Pallasmaa, Juhani. (2009). The Thinking Hand: Existential and Embodied Wisdom in Architecture (Architectural Design Primer) by Juhani Pallasmaa, Chichester: John Wiley & Sons.

“The title of the book, The Thinking Hand, is a metaphor for the characteristic independent and active roles of all our senses as they constantly scan our life world. The subtitle – Existential and Embodied Wisdom in Architecture – refers to the other knowledge, the silent understanding that lies hidden in the human existential condition and our specific embodied mode of being and experiencing. Many of our existentially most crucial skills are internalised as automatic reactions beyond conscious awareness and intentionality.” (Pallasmaa, 2009, p. 22).

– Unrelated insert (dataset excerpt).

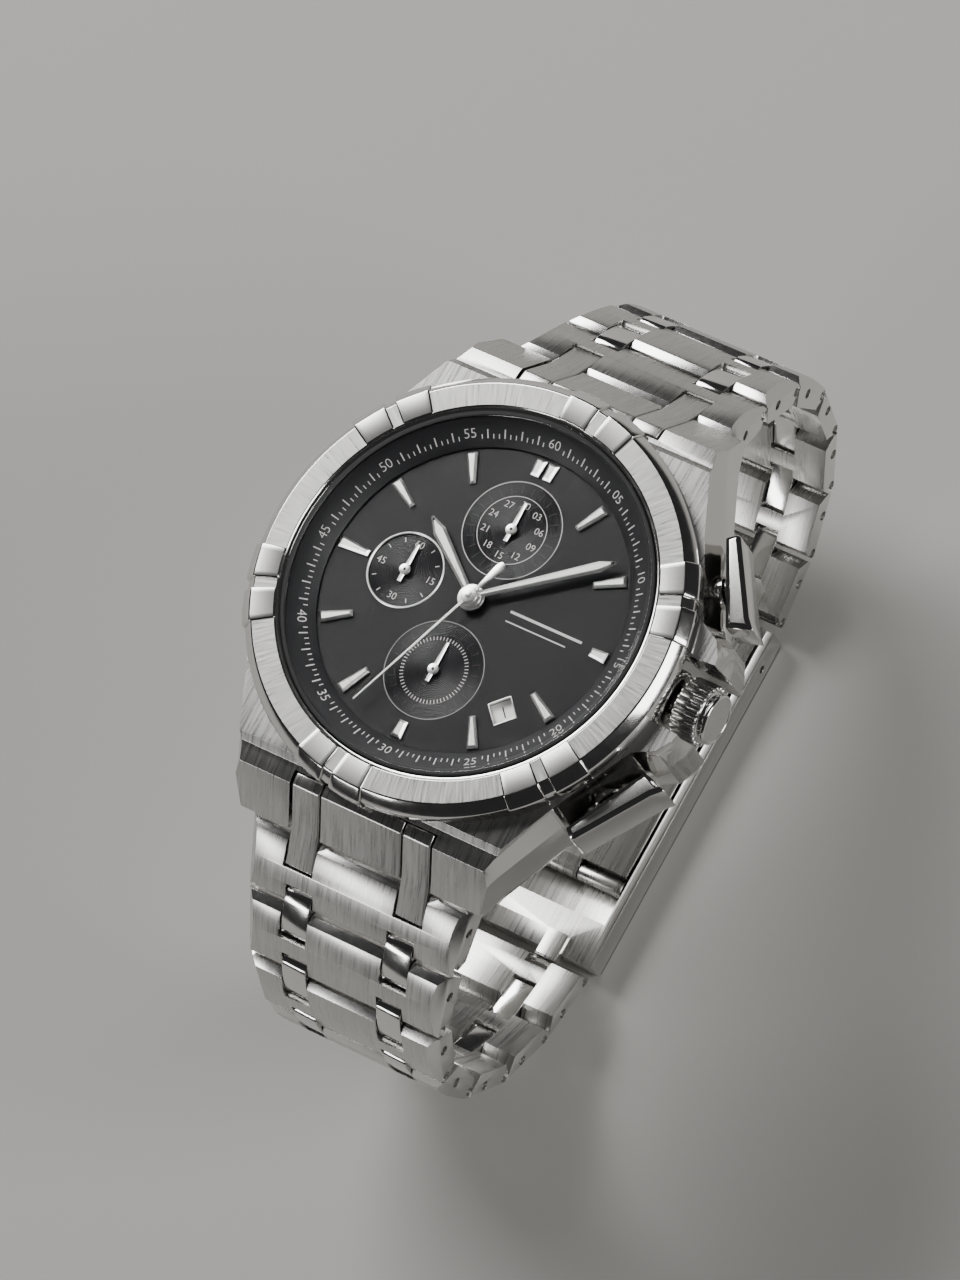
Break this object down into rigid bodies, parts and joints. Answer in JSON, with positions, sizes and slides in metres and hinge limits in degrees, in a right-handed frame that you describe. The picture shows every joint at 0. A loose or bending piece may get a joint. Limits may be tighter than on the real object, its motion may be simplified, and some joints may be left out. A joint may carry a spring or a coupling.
{
  "type": "wristwatch",
  "caption": "Steel chronograph wristwatch with a clawed round bezel, black dial with three counters, two push-pieces, crown and closed H-link bracelet with fold-over clasp.",
  "frame": {"origin": "centre of the case back's outer face", "axes": "+Z out of the dial, +Y towards 12 o'clock, +X towards the crown at 3 o'clock"},
  "size_m": [0.0477, 0.0782, 0.0499],
  "materials": {
    "brushed_steel": "long-grain brushed stainless steel",
    "polished_steel": "mirror-polished stainless steel",
    "crystal": "flat mineral crystal, clear",
    "dial_black": "satin black galvanic dial",
    "flange_black": "matt black chapter ring with white print",
    "marker_steel": "diamond-cut rhodium-plated brass",
    "date_white": "white printed disc",
    "gasket_rubber": "black nitrile rubber",
    "holder_plastic": "grey acetal",
    "movement_brass": "nickel-plated brass plates",
    "battery_steel": "silver-oxide cell can",
    "spring_steel": "spring wire"
  },
  "bodies": {
    "case": {"case_middle": "brushed_steel", "bezel": "brushed_steel", "crystal": "crystal", "sealing_gaskets": "gasket_rubber", "flange_ring": "flange_black", "dial": "dial_black", "hour_markers": "marker_steel", "movement_holder": "holder_plastic", "movement": "movement_brass", "battery": "battery_steel", "case_back": "brushed_steel", "case_tubes": "polished_steel", "spring_bars": "polished_steel", "end_link_12": "brushed_steel", "end_link_6": "brushed_steel", "pusher_spring_2": "spring_steel", "pusher_spring_4": "spring_steel"},
    "date_disc": {"date_disc": "date_white"},
    "setting_lever": {"setting_lever": "spring_steel"},
    "crown": {"crown": "polished_steel", "winding_stem": "spring_steel"},
    "pusher_2": {"pusher_2": "brushed_steel"},
    "pusher_4": {"pusher_4": "brushed_steel"},
    "hour_hand": {"hour_hand": "marker_steel"},
    "minute_hand": {"minute_hand": "marker_steel"},
    "chrono_seconds_hand": {"chrono_seconds_hand": "marker_steel"},
    "small_seconds_hand": {"small_seconds_hand": "marker_steel"},
    "minute_counter_hand": {"minute_counter_hand": "marker_steel"},
    "hour_counter_hand": {"hour_counter_hand": "marker_steel"},
    "row_12_1": {"link_12_1": "brushed_steel", "pins_12_1": "polished_steel"},
    "row_12_2": {"link_12_2": "brushed_steel", "connectors_12_2": "polished_steel"},
    "row_12_3": {"link_12_3": "brushed_steel", "connectors_12_3": "polished_steel"},
    "row_12_4": {"link_12_4": "brushed_steel", "connectors_12_4": "polished_steel"},
    "row_12_5": {"link_12_5": "brushed_steel", "connectors_12_5": "polished_steel"},
    "row_12_6": {"link_12_6": "brushed_steel", "connectors_12_6": "polished_steel"},
    "row_12_7": {"link_12_7": "brushed_steel", "connectors_12_7": "polished_steel"},
    "row_6_1": {"link_6_1": "brushed_steel", "pins_6_1": "polished_steel"},
    "row_6_2": {"link_6_2": "brushed_steel", "connectors_6_2": "polished_steel"},
    "row_6_3": {"link_6_3": "brushed_steel", "connectors_6_3": "polished_steel"},
    "row_6_4": {"link_6_4": "brushed_steel", "connectors_6_4": "polished_steel"},
    "row_6_5": {"link_6_5": "brushed_steel", "connectors_6_5": "polished_steel"},
    "row_6_6": {"link_6_6": "brushed_steel", "connectors_6_6": "polished_steel"},
    "row_6_7": {"link_6_7": "brushed_steel", "connectors_6_7": "polished_steel"},
    "clasp_lower_blade": {"clasp_lower_blade": "brushed_steel"},
    "clasp_middle_blade": {"clasp_middle_blade": "polished_steel"},
    "clasp_cover": {"clasp_cover": "brushed_steel"}
  },
  "joints": [
    {"name": "crown_pull", "type": "slide", "parent": "case", "child": "setting_lever", "axis": [1, 0, 0], "range_m": [0, 0.0012]},
    {"name": "crown_turn", "type": "hinge", "parent": "setting_lever", "child": "crown", "pos_m": [0.02195, 0, 0.004], "axis": [1, 0, 0], "continuous": true},
    {"name": "push_2", "type": "slide", "parent": "case", "child": "pusher_2", "axis": [-0.8746, -0.4848, 0], "range_m": [0, 0.0005], "stiffness_N_per_m": 1500, "springref_m": -0.0006, "deforming": ["pusher_spring_2"]},
    {"name": "push_4", "type": "slide", "parent": "case", "child": "pusher_4", "axis": [-0.8746, 0.4848, 0], "range_m": [0, 0.0005], "stiffness_N_per_m": 1500, "springref_m": -0.0006, "deforming": ["pusher_spring_4"]},
    {"name": "small_seconds_turn", "type": "hinge", "parent": "case", "child": "small_seconds_hand", "pos_m": [-0.0076, 0, 0.00875], "axis": [0, 0, -1], "continuous": true},
    {"name": "minute_turn", "type": "hinge", "parent": "case", "child": "minute_hand", "pos_m": [0, 0, 0.00942], "axis": [0, 0, -1], "continuous": true},
    {"name": "hour_turn", "type": "hinge", "parent": "case", "child": "hour_hand", "pos_m": [0, 0, 0.00912], "axis": [0, 0, -1], "continuous": true},
    {"name": "date_turn", "type": "hinge", "parent": "case", "child": "date_disc", "pos_m": [0, 0, 0.0079], "axis": [0, 0, -1], "continuous": true},
    {"name": "chrono_seconds_turn", "type": "hinge", "parent": "case", "child": "chrono_seconds_hand", "pos_m": [0, 0, 0.00972], "axis": [0, 0, -1], "continuous": true},
    {"name": "minute_counter_turn", "type": "hinge", "parent": "case", "child": "minute_counter_hand", "pos_m": [0, 0.0076, 0.00875], "axis": [0, 0, -1], "continuous": true},
    {"name": "hour_counter_turn", "type": "hinge", "parent": "case", "child": "hour_counter_hand", "pos_m": [0, -0.0076, 0.00875], "axis": [0, 0, -1], "continuous": true},
    {"name": "row_12_1_hinge", "type": "hinge", "parent": "case", "child": "row_12_1", "pos_m": [0, 0.02716, -0.00031], "axis": [1, 0, 0], "range_deg": [0, 7]},
    {"name": "row_12_2_hinge", "type": "hinge", "parent": "row_12_1", "child": "row_12_2", "pos_m": [0, 0.03032, -0.00292], "axis": [1, 0, 0], "range_deg": [0, 9]},
    {"name": "row_12_3_hinge", "type": "hinge", "parent": "row_12_2", "child": "row_12_3", "pos_m": [0, 0.03517, -0.00851], "axis": [1, 0, 0], "range_deg": [0, 20.5]},
    {"name": "row_12_4_hinge", "type": "hinge", "parent": "row_12_3", "child": "row_12_4", "pos_m": [0, 0.03771, -0.01546], "axis": [1, 0, 0], "range_deg": [0, 24.5]},
    {"name": "row_12_5_hinge", "type": "hinge", "parent": "row_12_4", "child": "row_12_5", "pos_m": [0, 0.03706, -0.02283], "axis": [1, 0, 0], "range_deg": [0, 24.5]},
    {"name": "row_12_6_hinge", "type": "hinge", "parent": "row_12_5", "child": "row_12_6", "pos_m": [0, 0.03336, -0.02924], "axis": [1, 0, 0], "range_deg": [0, 22.5]},
    {"name": "row_12_7_hinge", "type": "hinge", "parent": "row_12_6", "child": "row_12_7", "pos_m": [0, 0.02745, -0.03369], "axis": [1, 0, 0], "range_deg": [0, 19.5]},
    {"name": "row_6_1_hinge", "type": "hinge", "parent": "case", "child": "row_6_1", "pos_m": [0, -0.02716, -0.00031], "axis": [-1, 0, 0], "range_deg": [0, 7]},
    {"name": "row_6_2_hinge", "type": "hinge", "parent": "row_6_1", "child": "row_6_2", "pos_m": [0, -0.03032, -0.00292], "axis": [-1, 0, 0], "range_deg": [0, 9]},
    {"name": "row_6_3_hinge", "type": "hinge", "parent": "row_6_2", "child": "row_6_3", "pos_m": [0, -0.03517, -0.00851], "axis": [-1, 0, 0], "range_deg": [0, 20.5]},
    {"name": "row_6_4_hinge", "type": "hinge", "parent": "row_6_3", "child": "row_6_4", "pos_m": [0, -0.03771, -0.01546], "axis": [-1, 0, 0], "range_deg": [0, 24.5]},
    {"name": "row_6_5_hinge", "type": "hinge", "parent": "row_6_4", "child": "row_6_5", "pos_m": [0, -0.03706, -0.02283], "axis": [-1, 0, 0], "range_deg": [0, 24.5]},
    {"name": "row_6_6_hinge", "type": "hinge", "parent": "row_6_5", "child": "row_6_6", "pos_m": [0, -0.03336, -0.02924], "axis": [-1, 0, 0], "range_deg": [0, 22.5]},
    {"name": "row_6_7_hinge", "type": "hinge", "parent": "row_6_6", "child": "row_6_7", "pos_m": [0, -0.02745, -0.03369], "axis": [-1, 0, 0], "range_deg": [0, 19.5]},
    {"name": "clasp_hinge", "type": "hinge", "parent": "row_12_7", "child": "clasp_lower_blade", "pos_m": [0, 0.02037, -0.03586], "axis": [1, 0, 0], "range_deg": [0, 16.5]},
    {"name": "clasp_fold", "type": "hinge", "parent": "clasp_lower_blade", "child": "clasp_middle_blade", "pos_m": [0, -0.0105, -0.03645], "axis": [-1, 0, 0], "range_deg": [0, 150]},
    {"name": "clasp_cover_fold", "type": "hinge", "parent": "clasp_middle_blade", "child": "clasp_cover", "pos_m": [0, 0.0155, -0.03705], "axis": [1, 0, 0], "range_deg": [0, 150]}
  ],
  "couplings": [
    {"joint": "minute_turn", "follows": "small_seconds_turn", "ratio": 0.016667},
    {"joint": "hour_turn", "follows": "small_seconds_turn", "ratio": 0.0013889},
    {"joint": "date_turn", "follows": "small_seconds_turn", "ratio": 0.000022401},
    {"joint": "minute_counter_turn", "follows": "chrono_seconds_turn", "ratio": 0.033333},
    {"joint": "hour_counter_turn", "follows": "chrono_seconds_turn", "ratio": 0.0013889},
    {"joint": "clasp_cover_fold", "follows": "clasp_fold", "ratio": 1}
  ]
}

Pallasmaa points out that the division of body and mind has its foundation in the history of western philosophy and that; “Western consumer culture continues to project a dualistic attitude towards the human body. On the one hand we have an obsessively aestheticized and eroticised cult of th3e body, but on the other, intelligence and creative capacity are equally celebrated as totally separate, or even exclusive individual qualities. In either case, the body and the mind are understood as unrelated entities that do not constitute an integrated unity” (Pallasmaa, 2009, p. 11).

He goes onto say that the human body is “undervalued and neglected in its role as the very ground of embodied existence and knowledge as well as the full understanding of the human condition” (Pallasmaa, 2009, p. 11).

 “It is, in fact, reasonable to assume that prior to our current industrial, mechanised and materialist consumer culture, situations in daily life as well as processes of maturation and education provided a more comprehensive experimental ground for human growth and learning… “…the intimate contact with work, production materials and climate and the ever-varying phenomena of nature provided ample sensory interaction with the world of physical causalities.” (Pallasmaa, 2009, p. 12).

 “In our age of massive industrial production, surreal consumption, euphoric communication and fictitious digital environments, we continue to live in our bodies in the same way that we inhabit our houses, because we have sadly forgotten that we do not live in our bodies but are ourselves embodied constitutions.” (Pallasmaa, 2009, p. 13).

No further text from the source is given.